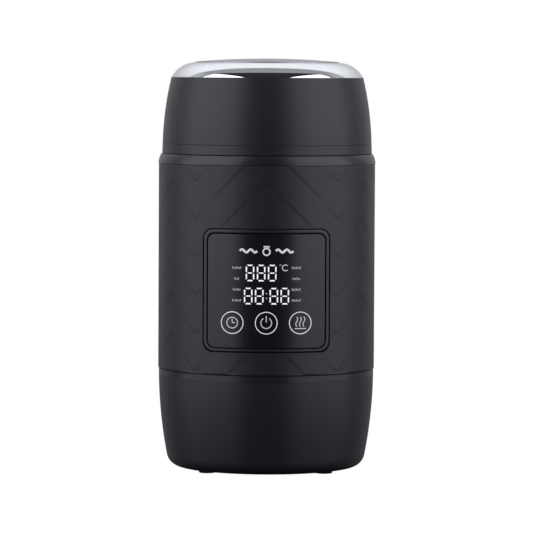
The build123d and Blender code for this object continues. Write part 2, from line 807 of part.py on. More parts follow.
# ---------------------------------------------------------------- inner lid
def inner_lid_plate():
    """Steel disc of the inner lid, stiffened by a pressed ring."""
    edge = lip_r - gasket_w / 2 - gasket_in
    plate = disc(edge, plate_z, plate_z + inner_plate_t)
    inner, outer = press_r - press_w / 2, press_r + press_w / 2
    plate += tube(inner, outer, plate_z + inner_plate_t, plate_z + 2 * inner_plate_t)
    plate -= tube(inner + inner_plate_t, outer - inner_plate_t, plate_z, plate_z + inner_plate_t)
    return plate - disc(pivot_r + pivot_gap, plate_z, hub_z)


def lid_gasket():
    """Silicone ring that grips the inner lid's edge and seals on the pot's rim."""
    outer = lip_r - gasket_in
    low = plate_z - gasket_foot
    ring = tube(outer - gasket_w, outer, low, low + gasket_h)
    edges = ring.edges().filter_by(GeomType.CIRCLE).group_by(SortBy.RADIUS)[-1]
    ring = fillet(edges, gasket_edge)
    return ring - disc(outer - gasket_w / 2, plate_z, plate_z + inner_plate_t)


def inner_lid_hub():
    """Bearing hub riveted on the inner lid."""
    hub = tube(pivot_r + pivot_gap, hub_r, hub_z, hub_z + hub_t)
    return fillet(hub.edges().group_by(Axis.Z)[-1], hub_t / 5)


# ---------------------------------------------------------------- lid
def lid_skirt_ring():
    """Lower ring of the lid with the lock lugs inside and a tongue for the cover."""
    foot = (skirt_r, z_skirt)
    head = (cover_low_r, z_cover)
    ring = spun(*line((skirt_bore, z_skirt), foot, head, (skirt_bore + tongue_t, z_cover),
                      (skirt_bore + tongue_t, z_cover + tongue_h), (skirt_bore, z_cover + tongue_h),
                      (skirt_bore, z_skirt)))
    top = lug_z - lug_slack
    for i in range(lug_count):
        middle_deg = -90 + i * 360 / lug_count + lug_offset_deg
        ring += sector(neck_r + lock_gap, skirt_bore + 0.5, top - lid_lug_t, top, middle_deg, lug_deg)
    return ring


cover_arc = [(cover_low_r, z_cover), (body_r - cover_mid_in, z_cover + cover_h / 2),
             (cover_top_r, z_trim)]


def cover_core(inset, top):
    """The cover's full form up to a height, made smaller by an inset."""
    low, middle, high = [(r - inset, z) for r, z in cover_arc]
    core = spun(*line((0, z_trim), (0, z_cover), low), ThreePointArc(low, middle, high),
                *line(high, (0, z_trim)))
    return core & disc(body_r, z_cover, top)


def lid_cover():
    """Barrel-shaped cover with screw bosses under its top flange."""
    shell = cover_core(0, z_trim) - cover_core(lid_wall, z_trim - lid_top_t)
    shell -= disc(cover_top_r - lid_flange_w, z_trim - lid_top_t, z_trim)
    shell -= disc(skirt_bore + tongue_t + snug, z_cover, z_cover + tongue_h + snug)
    boss_foot = floor_z + lid_floor_t
    for place in cross(lid_screw_ring_r, boss_foot, 45):
        shell += place * Cylinder(lid_boss_r, z_trim - lid_top_t - boss_foot, align=UP)
        shell -= place * Cylinder(screw_r + thread_gap, pilot_l, align=UP)
    return shell


def lid_floor():
    """Floor of the lid, with the pivot boss of the inner lid."""
    radius = radius_on_arc(floor_z + lid_floor_t, *cover_arc) - lid_wall - fit
    floor = disc(radius, floor_z, floor_z + lid_floor_t)
    floor += disc(hub_r, hub_z + hub_t + fit, floor_z)
    floor += disc(pivot_head_r, floor_z, floor_z + lid_floor_t + pivot_boss_h)
    floor -= disc(pivot_thread_r + thread_gap, hub_z, floor_z + lid_floor_t + pivot_boss_h - 1)
    for place in cross(lid_screw_ring_r, floor_z, 45):
        floor -= place * Cylinder(screw_r + snug, lid_floor_t, align=UP)
    return floor


def lid_insulation():
    """Foam that fills the lid."""
    low = floor_z + lid_floor_t + snug
    foam = disc(lid_screw_ring_r - lid_boss_r - fit, low, z_trim - lid_top_t - snug)
    return foam - disc(pivot_head_r + fit, low, floor_z + lid_floor_t + pivot_boss_h + fit)


def lid_screws():
    """Screws that hold the lid's floor to the cover."""
    one = screw(screw_r, screw_head_r, screw_head_t, lid_floor_t + pilot_l - 2)
    return [place * one for place in cross(lid_screw_ring_r, floor_z, 45)]


def lid_trim_ring():
    """Bright pressed ring: a rounded shoulder from the cover up to the top plate."""
    rim = plate_edge_r + snug + rim_t
    ledge = rim - seat_w
    foot = (cover_top_r, z_trim)
    shoulder = (cover_top_r - shoulder_in, z_trim + shoulder_up)
    inner_foot = (cover_top_r - trim_t, z_trim)
    inner_shoulder = (shoulder[0] - 0.65 * trim_t, shoulder[1] - 0.75 * trim_t)
    inner_head = (ledge, z_plate - trim_t - seat_t)
    return spun(ThreePointArc(foot, shoulder, (rim, z_plate)),
                *line((rim, z_plate), (plate_edge_r + snug, z_plate - rim_t / 3),
                      (plate_edge_r + snug, z_plate - seat_t),
                      (ledge, z_plate - seat_t), inner_head),
                ThreePointArc(inner_head, inner_shoulder, inner_foot),
                *line(inner_foot, foot))


def lid_top_plate():
    """Domed plate set into the bright ring."""
    rise = z_crown - z_plate + plate_edge_sunk
    ball_r = (plate_edge_r ** 2 + rise ** 2) / (2 * rise)
    return disc(plate_edge_r, z_plate - seat_t, z_crown) & Pos(0, 0, z_crown - ball_r) * Sphere(ball_r)


def pivot_screw():
    """Shoulder screw on which the inner lid swivels."""
    washer_top = plate_z - fit
    washer_foot = washer_top - washer_t
    head = disc(pivot_head_r, washer_foot - pivot_head_t, washer_foot)
    head = fillet(head.edges().group_by(Axis.Z)[0], pivot_head_t / 3)
    head += disc(pivot_r, washer_foot, hub_z + hub_t + fit)
    return head + disc(pivot_thread_r, washer_foot, floor_z + lid_floor_t + pivot_boss_h - 1.5)


def pivot_washer():
    """Washer under the inner lid."""
    top = plate_z - fit
    return tube(pivot_r + thread_gap, washer_r, top - washer_t, top)


# ---------------------------------------------------------------- control panel
def panel_window():
    """Smoked window, curved with the barrel."""
    face_r = body_r - window_sunk
    shape = front_prism(panel_w - 2 * (bezel_side + panel_gap),
                        panel_h - bezel_top - bezel_bottom - 2 * panel_gap,
                        z_panel + bezel_bottom + panel_gap, window_corner - panel_gap)
    return shape & tube(bezel_in + glue_gap, face_r, z_panel, z_panel + panel_h)


def panel_bezel():
    """Curved frame: visible rim, ledge for the window, flange and board posts."""
    whole = tube(flange_in, body_r, z_sleeve, z_collar)
    rim = front_prism(panel_w, panel_h, z_panel, panel_corner) & whole
    grow = 2 * bezel_flange_w
    flange = front_prism(panel_w + grow, panel_h + grow, z_panel - bezel_flange_w,
                         panel_corner + bezel_flange_w)
    flange = flange & tube(flange_in, sleeve_bore - glue_gap, z_sleeve, z_collar)
    pocket = front_prism(panel_w - 2 * bezel_side, panel_h - bezel_top - bezel_bottom,
                         z_panel + bezel_bottom, window_corner)
    through = front_prism(panel_w - 4 * bezel_side, panel_h - 2 * (bezel_top + bezel_bottom),
                          z_panel + 2 * bezel_bottom, window_corner)
    bezel = rim + flange - (pocket & tube(bezel_in, 2 * body_r, z_sleeve, z_collar)) - through
    reach = disc(sleeve_bore - snug, z_sleeve, z_collar)
    for height in (post_low, post_high):
        low = z_pcb + height - post_h / 2
        posts = block(-panel_w / 2, panel_w / 2, -body_r, fit - pcb_back_y, low, low + post_h)
        posts -= block(fit - post_x + post_w / 2, post_x - post_w / 2 - fit, -body_r, 0,
                       low, low + post_h)
        posts -= block(-pcb_half_w - fit, pcb_half_w + fit, -pcb_front_y, 0, low, low + post_h)
        bezel += posts & reach
    for place in display_screw_places():
        bezel -= place * Cylinder(small_screw_r + thread_gap, pcb_t + post_screw_l, align=UP)
    return bezel


def display_screw_places():
    """Screws through the display board, pointing out to the posts."""
    return [Pos(side * post_x, -pcb_back_y, z_pcb + height) * Rot(90, 0, 0)
            for side in (-1, 1) for height in (post_low, post_high)]


def display_screws():
    """Screws that hold the display board."""
    one = screw(small_screw_r, small_head_r, small_head_t, pcb_t + post_screw_l - 0.2)
    return [place * one for place in display_screw_places()]


def display_board():
    """Flat board behind the window."""
    board = block(-pcb_half_w, pcb_half_w, -pcb_front_y, -pcb_back_y, z_pcb, z_pcb + pcb_h)
    for place in display_screw_places():
        board -= place * Cylinder(small_screw_r + thread_gap, pcb_t, align=UP)
    return board


def display_module():
    """Block of lit digits."""
    middle = z_panel + module_up
    return block(-module_w / 2, module_w / 2, -pcb_front_y - module_t, -pcb_front_y,
                 middle - module_h / 2, middle + module_h / 2)


def touch_pads():
    """Conductive pads that carry each touch key to the window's back."""
    pads = []
    for i in (-1, 0, 1):
        pad = Cylinder(touch_r, body_r, align=UP)
        pad = Pos(i * touch_pitch, -pcb_front_y, z_panel + touch_up) * Rot(90, 0, 0) * pad
        pads.append(pad & disc(bezel_in - 0.1, z_sleeve, z_collar))
    return pads


# ---------------------------------------------------------------- write every piece
PIECES = [
    base_housing, base_plate, feet, base_screws, power_inlet, inlet_pins, inlet_screws,
    power_board, board_screws, transformer, filter_capacitor, relay, terminal_block,
    ribbon_header, mains_leads, heater_leads, display_ribbon, lower_ring, heat_shield,
    outer_sleeve, insulation_sleeve, collar_ring, collar_screws, heating_cup, heater_band,
    heating_plate, heater_element, thermal_fuse, sensor_housing, sensor_plunger, sensor_spring,
    inner_pot, inner_lid_plate, lid_gasket, inner_lid_hub, lid_skirt_ring, lid_cover, lid_floor,
    lid_insulation, lid_screws, lid_trim_ring, lid_top_plate, pivot_screw, pivot_washer,
    panel_bezel, panel_window, display_board, display_module, touch_pads, display_screws,
]


def main():
    """Build each piece and write it under its function's name."""
    os.makedirs("parts", exist_ok=True)
    for piece in PIECES:
        made = piece()
        solids = made if isinstance(made, list) else [made]
        group = Compound(children=[solid for one in solids for solid in one.solids()])
        export_step(group, f"parts/{piece.__name__}.step")


main()
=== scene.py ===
"""Looks of a portable yogurt maker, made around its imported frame. All lengths are metres."""
import math

import bpy
import numpy as np
from bpy.props import FloatProperty, FloatVectorProperty, IntProperty, PointerProperty
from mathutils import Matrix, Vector


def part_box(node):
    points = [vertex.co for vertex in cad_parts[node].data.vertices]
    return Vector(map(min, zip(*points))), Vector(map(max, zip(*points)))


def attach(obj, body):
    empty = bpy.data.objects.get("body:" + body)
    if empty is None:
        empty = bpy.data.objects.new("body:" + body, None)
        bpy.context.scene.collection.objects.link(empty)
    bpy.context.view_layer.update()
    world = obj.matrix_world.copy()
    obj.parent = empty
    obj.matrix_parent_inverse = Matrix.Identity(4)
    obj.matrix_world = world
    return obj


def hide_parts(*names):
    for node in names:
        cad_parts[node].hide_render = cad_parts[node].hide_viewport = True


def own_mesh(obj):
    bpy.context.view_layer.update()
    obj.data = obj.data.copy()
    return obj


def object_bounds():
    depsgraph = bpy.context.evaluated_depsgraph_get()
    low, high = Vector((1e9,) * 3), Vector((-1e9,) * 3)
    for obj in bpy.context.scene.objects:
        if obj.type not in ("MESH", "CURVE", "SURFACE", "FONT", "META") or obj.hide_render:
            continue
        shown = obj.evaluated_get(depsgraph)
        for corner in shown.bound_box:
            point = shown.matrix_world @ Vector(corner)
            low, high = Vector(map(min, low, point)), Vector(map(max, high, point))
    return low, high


bl_info = {
    "name": "Yogurt maker",
    "version": (1, 0, 0),
    "blender": (4, 5, 0),
    "location": "View3D > Sidebar > Yogurt maker",
    "description": "Shells, rings, control panel and finishes of a barrel-shaped yogurt maker",
    "category": "Object",
}

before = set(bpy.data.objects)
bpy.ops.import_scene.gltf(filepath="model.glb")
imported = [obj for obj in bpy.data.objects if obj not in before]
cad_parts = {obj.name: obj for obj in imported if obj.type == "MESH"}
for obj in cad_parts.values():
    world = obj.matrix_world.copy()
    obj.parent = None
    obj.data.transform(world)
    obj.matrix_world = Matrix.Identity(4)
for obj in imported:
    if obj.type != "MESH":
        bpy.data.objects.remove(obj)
CAD_LOW, CAD_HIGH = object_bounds()
MM = 0.001


# ------------------------------------------------------------------ sizes read from the frame
def foot_of(node):
    """Lowest height of a CAD node."""
    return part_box(node)[0].z


def head_of(node):
    """Highest height of a CAD node."""
    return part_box(node)[1].z


def radius_of(node):
    """Widest radius of a round CAD node."""
    low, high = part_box(node)
    return (high.x - low.x) / 2


# ------------------------------------------------------------------ settings
def length(name, default, about):
    """A length in metres that a user may set."""
    return FloatProperty(name=name, default=default, unit="LENGTH", precision=5, description=about)


def tilt(name, degrees, about):
    """An angle that a user may set."""
    return FloatProperty(name=name, default=math.radians(degrees), subtype="ANGLE",
                         description=about)


def level(name, default, about):
    """A brightness that a user may set, where white is 1."""
    return FloatProperty(name=name, default=default, min=0, description=about)


def colour(name, default, about):
    """A colour that a user may set."""
    return FloatVectorProperty(name=name, default=default, size=3, subtype="COLOR", min=0, max=1,
                               description=about)


class BarrelSizes(bpy.types.PropertyGroup):
    """Sizes of the turned shells that the frame's boxes don't say."""
    wall: length("Outer wall", 2.4 * MM, "Wall of the base and the sleeve")
    lid_wall: length("Lid wall", 2.2 * MM, "Wall of the lid cover")
    edge: length("Edge", 0.22 * MM, "Rounding of moulded edges")
    relief: length("Relief", 0.26 * MM, "How far the sleeve's facets stand out")
    facet_high: length("Facet height", 11.23 * MM, "Half the height of a diamond facet")
    facet_top: length("Facet top", 9.1 * MM, "First row of facet corners below the sleeve's top")
    facets: IntProperty(name="Facets", default=18, description="Facets round the sleeve")
    turns: IntProperty(name="Round steps", default=288, description="Steps round a turned shell")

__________

GIVEN REQUEST - Everything from the line with "solids = made" through the line with "Vector(map(max, high, point))" is to be output exactly; leave out all other lines.

CORRECT RESPONSE -
        solids = made if isinstance(made, list) else [made]
        group = Compound(children=[solid for one in solids for solid in one.solids()])
        export_step(group, f"parts/{piece.__name__}.step")


main()
=== scene.py ===
"""Looks of a portable yogurt maker, made around its imported frame. All lengths are metres."""
import math

import bpy
import numpy as np
from bpy.props import FloatProperty, FloatVectorProperty, IntProperty, PointerProperty
from mathutils import Matrix, Vector


def part_box(node):
    points = [vertex.co for vertex in cad_parts[node].data.vertices]
    return Vector(map(min, zip(*points))), Vector(map(max, zip(*points)))


def attach(obj, body):
    empty = bpy.data.objects.get("body:" + body)
    if empty is None:
        empty = bpy.data.objects.new("body:" + body, None)
        bpy.context.scene.collection.objects.link(empty)
    bpy.context.view_layer.update()
    world = obj.matrix_world.copy()
    obj.parent = empty
    obj.matrix_parent_inverse = Matrix.Identity(4)
    obj.matrix_world = world
    return obj


def hide_parts(*names):
    for node in names:
        cad_parts[node].hide_render = cad_parts[node].hide_viewport = True


def own_mesh(obj):
    bpy.context.view_layer.update()
    obj.data = obj.data.copy()
    return obj


def object_bounds():
    depsgraph = bpy.context.evaluated_depsgraph_get()
    low, high = Vector((1e9,) * 3), Vector((-1e9,) * 3)
    for obj in bpy.context.scene.objects:
        if obj.type not in ("MESH", "CURVE", "SURFACE", "FONT", "META") or obj.hide_render:
            continue
        shown = obj.evaluated_get(depsgraph)
        for corner in shown.bound_box:
            point = shown.matrix_world @ Vector(corner)
            low, high = Vector(map(min, low, point)), Vector(map(max, high, point))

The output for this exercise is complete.